» **Entries shown**:

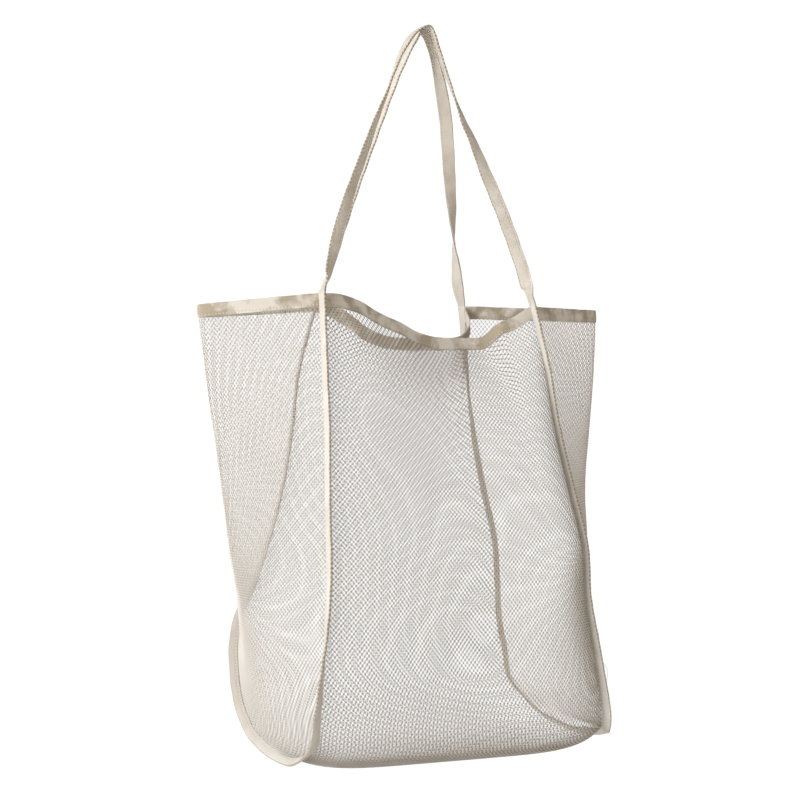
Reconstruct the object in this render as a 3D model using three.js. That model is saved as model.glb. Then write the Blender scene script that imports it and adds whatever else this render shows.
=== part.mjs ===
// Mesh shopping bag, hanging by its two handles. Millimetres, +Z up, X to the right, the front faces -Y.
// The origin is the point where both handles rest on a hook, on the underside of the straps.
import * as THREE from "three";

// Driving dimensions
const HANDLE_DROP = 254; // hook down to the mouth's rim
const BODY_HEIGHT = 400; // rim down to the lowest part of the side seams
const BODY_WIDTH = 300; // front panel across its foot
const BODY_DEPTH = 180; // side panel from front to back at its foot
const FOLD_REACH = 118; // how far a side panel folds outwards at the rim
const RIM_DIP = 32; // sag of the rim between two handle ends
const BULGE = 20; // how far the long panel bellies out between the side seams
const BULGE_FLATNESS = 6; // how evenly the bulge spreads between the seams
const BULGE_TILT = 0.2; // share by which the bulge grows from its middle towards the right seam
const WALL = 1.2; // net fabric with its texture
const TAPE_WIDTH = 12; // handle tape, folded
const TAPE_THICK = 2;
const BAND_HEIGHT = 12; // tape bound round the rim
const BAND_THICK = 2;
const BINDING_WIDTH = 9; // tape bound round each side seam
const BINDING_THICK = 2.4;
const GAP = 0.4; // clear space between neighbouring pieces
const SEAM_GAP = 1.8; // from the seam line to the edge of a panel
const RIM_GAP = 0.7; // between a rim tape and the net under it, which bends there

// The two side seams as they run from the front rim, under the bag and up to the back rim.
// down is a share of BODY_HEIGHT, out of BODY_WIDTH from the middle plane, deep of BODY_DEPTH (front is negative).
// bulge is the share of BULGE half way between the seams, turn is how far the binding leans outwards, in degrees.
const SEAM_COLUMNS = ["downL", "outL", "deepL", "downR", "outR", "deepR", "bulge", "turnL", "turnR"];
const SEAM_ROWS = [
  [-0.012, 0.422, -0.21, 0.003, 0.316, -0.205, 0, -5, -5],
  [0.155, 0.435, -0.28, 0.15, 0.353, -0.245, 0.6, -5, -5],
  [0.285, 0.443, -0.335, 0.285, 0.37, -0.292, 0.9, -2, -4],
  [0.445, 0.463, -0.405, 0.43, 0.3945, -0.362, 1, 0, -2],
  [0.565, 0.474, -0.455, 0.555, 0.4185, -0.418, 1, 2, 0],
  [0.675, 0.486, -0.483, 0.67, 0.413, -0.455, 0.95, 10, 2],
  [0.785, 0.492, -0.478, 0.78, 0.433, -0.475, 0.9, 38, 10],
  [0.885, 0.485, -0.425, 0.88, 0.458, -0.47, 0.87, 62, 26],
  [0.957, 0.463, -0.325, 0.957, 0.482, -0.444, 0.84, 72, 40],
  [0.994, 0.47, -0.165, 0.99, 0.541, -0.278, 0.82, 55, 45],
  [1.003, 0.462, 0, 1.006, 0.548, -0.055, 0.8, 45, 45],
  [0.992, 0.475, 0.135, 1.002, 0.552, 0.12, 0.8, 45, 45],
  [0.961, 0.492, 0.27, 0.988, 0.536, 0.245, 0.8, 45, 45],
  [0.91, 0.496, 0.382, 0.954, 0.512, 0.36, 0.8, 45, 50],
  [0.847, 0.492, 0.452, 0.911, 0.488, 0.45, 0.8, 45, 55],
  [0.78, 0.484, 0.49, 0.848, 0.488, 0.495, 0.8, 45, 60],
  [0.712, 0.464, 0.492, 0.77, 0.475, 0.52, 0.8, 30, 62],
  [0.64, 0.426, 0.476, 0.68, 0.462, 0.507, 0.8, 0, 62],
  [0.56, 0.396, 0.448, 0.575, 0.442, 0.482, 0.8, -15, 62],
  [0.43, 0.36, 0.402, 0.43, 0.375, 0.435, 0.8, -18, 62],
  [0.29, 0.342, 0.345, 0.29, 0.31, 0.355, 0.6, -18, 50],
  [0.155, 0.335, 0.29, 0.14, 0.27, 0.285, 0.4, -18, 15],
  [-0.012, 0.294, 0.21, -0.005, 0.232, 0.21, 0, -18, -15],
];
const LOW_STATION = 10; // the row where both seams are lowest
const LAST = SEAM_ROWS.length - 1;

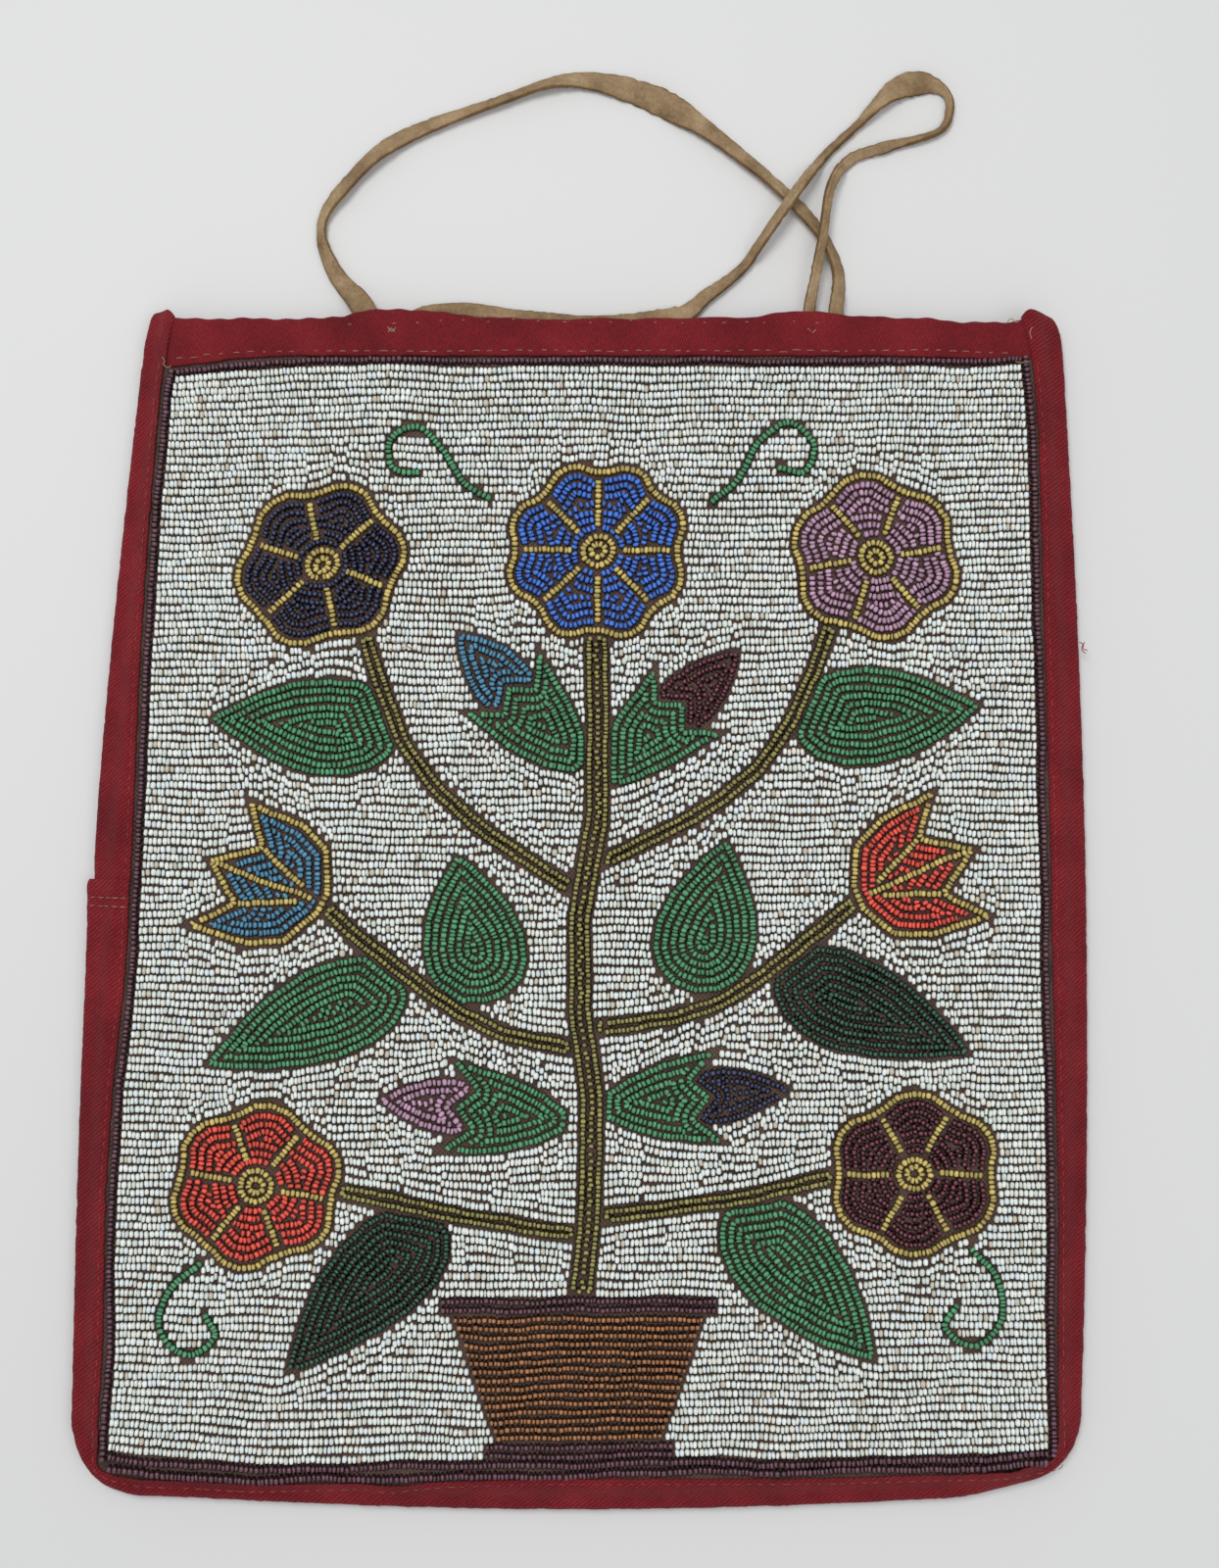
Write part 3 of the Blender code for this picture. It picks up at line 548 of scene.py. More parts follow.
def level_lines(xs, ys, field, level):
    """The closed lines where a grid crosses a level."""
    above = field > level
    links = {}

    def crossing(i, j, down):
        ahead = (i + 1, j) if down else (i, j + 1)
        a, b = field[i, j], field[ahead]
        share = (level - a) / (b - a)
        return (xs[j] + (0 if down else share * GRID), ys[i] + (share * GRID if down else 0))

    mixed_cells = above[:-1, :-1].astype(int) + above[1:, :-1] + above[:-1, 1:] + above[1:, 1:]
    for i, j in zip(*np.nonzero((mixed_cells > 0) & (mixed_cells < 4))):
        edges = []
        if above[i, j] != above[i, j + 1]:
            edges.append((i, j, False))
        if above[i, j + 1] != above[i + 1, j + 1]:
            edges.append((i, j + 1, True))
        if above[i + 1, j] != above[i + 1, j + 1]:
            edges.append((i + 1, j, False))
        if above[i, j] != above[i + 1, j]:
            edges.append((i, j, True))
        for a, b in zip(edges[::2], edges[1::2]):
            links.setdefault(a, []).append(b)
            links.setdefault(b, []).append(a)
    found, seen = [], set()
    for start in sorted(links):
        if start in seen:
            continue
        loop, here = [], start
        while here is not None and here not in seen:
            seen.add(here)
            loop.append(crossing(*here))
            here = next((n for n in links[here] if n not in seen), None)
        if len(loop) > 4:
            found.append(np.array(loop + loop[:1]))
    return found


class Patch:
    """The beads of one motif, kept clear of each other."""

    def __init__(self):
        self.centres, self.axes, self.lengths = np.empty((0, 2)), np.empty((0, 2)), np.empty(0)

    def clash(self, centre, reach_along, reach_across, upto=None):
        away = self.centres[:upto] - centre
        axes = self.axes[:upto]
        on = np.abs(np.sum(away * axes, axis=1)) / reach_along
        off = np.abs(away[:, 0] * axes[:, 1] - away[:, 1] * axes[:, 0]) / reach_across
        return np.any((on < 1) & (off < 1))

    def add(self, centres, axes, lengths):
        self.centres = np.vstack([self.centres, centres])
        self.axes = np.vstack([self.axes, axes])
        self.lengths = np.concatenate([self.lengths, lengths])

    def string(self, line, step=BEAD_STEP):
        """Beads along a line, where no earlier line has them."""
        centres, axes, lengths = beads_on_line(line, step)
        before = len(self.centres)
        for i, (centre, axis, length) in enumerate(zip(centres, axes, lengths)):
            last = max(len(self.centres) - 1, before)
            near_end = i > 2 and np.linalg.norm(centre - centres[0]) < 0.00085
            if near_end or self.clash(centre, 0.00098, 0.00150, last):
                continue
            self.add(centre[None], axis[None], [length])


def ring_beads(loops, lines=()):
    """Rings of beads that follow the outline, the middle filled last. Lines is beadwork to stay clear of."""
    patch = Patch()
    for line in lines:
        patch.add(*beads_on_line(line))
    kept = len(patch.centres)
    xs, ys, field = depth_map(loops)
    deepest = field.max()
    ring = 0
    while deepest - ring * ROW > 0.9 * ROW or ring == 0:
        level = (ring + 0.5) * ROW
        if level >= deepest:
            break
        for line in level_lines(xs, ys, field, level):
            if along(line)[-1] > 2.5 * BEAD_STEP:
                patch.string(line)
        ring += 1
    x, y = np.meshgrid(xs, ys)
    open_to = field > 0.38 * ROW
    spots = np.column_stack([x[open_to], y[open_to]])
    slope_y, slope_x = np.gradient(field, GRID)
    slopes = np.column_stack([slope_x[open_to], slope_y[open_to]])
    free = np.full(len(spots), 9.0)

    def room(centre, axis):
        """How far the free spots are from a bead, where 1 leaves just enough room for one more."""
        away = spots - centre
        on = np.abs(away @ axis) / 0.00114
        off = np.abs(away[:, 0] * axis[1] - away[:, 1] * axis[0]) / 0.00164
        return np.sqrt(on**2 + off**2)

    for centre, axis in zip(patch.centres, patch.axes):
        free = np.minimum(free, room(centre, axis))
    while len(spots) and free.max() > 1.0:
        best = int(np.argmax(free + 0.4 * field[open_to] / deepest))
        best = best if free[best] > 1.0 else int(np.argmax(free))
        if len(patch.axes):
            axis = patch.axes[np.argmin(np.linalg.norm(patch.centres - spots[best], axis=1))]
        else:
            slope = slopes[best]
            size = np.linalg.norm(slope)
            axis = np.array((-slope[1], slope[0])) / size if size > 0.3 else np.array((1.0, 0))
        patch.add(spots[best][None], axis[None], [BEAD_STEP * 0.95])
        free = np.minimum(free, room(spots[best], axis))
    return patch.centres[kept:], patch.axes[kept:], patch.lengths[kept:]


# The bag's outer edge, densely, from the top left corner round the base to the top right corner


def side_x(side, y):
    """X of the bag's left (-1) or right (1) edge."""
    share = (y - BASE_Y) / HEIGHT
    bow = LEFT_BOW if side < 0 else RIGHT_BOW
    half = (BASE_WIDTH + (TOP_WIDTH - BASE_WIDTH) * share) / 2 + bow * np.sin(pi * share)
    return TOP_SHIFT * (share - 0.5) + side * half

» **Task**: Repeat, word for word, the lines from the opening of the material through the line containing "import * as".

» **Result below**:
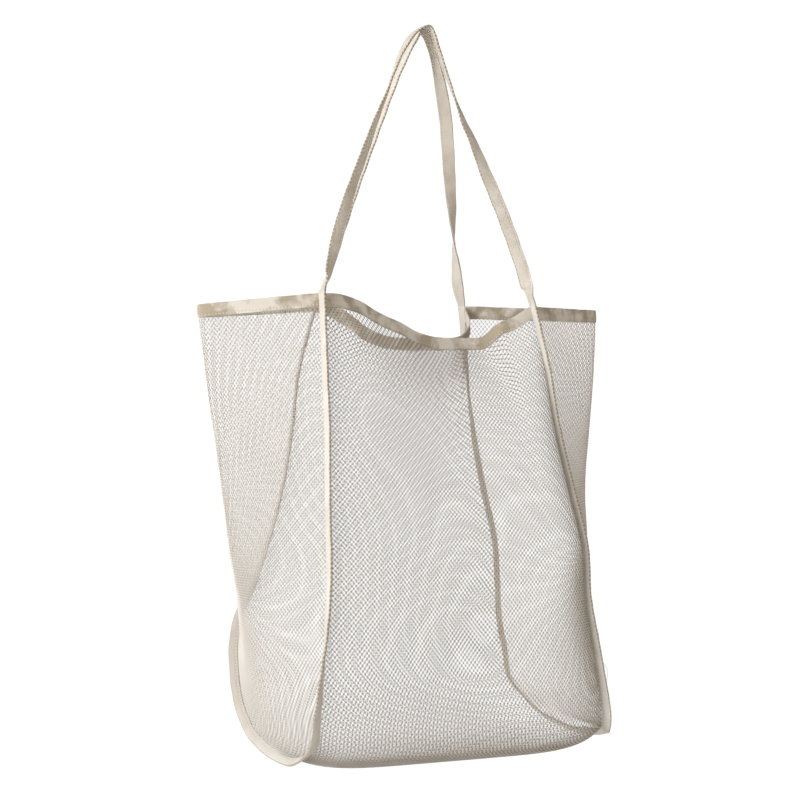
Reconstruct the object in this render as a 3D model using three.js. That model is saved as model.glb. Then write the Blender scene script that imports it and adds whatever else this render shows.
=== part.mjs ===
// Mesh shopping bag, hanging by its two handles. Millimetres, +Z up, X to the right, the front faces -Y.
// The origin is the point where both handles rest on a hook, on the underside of the straps.
import * as THREE from "three";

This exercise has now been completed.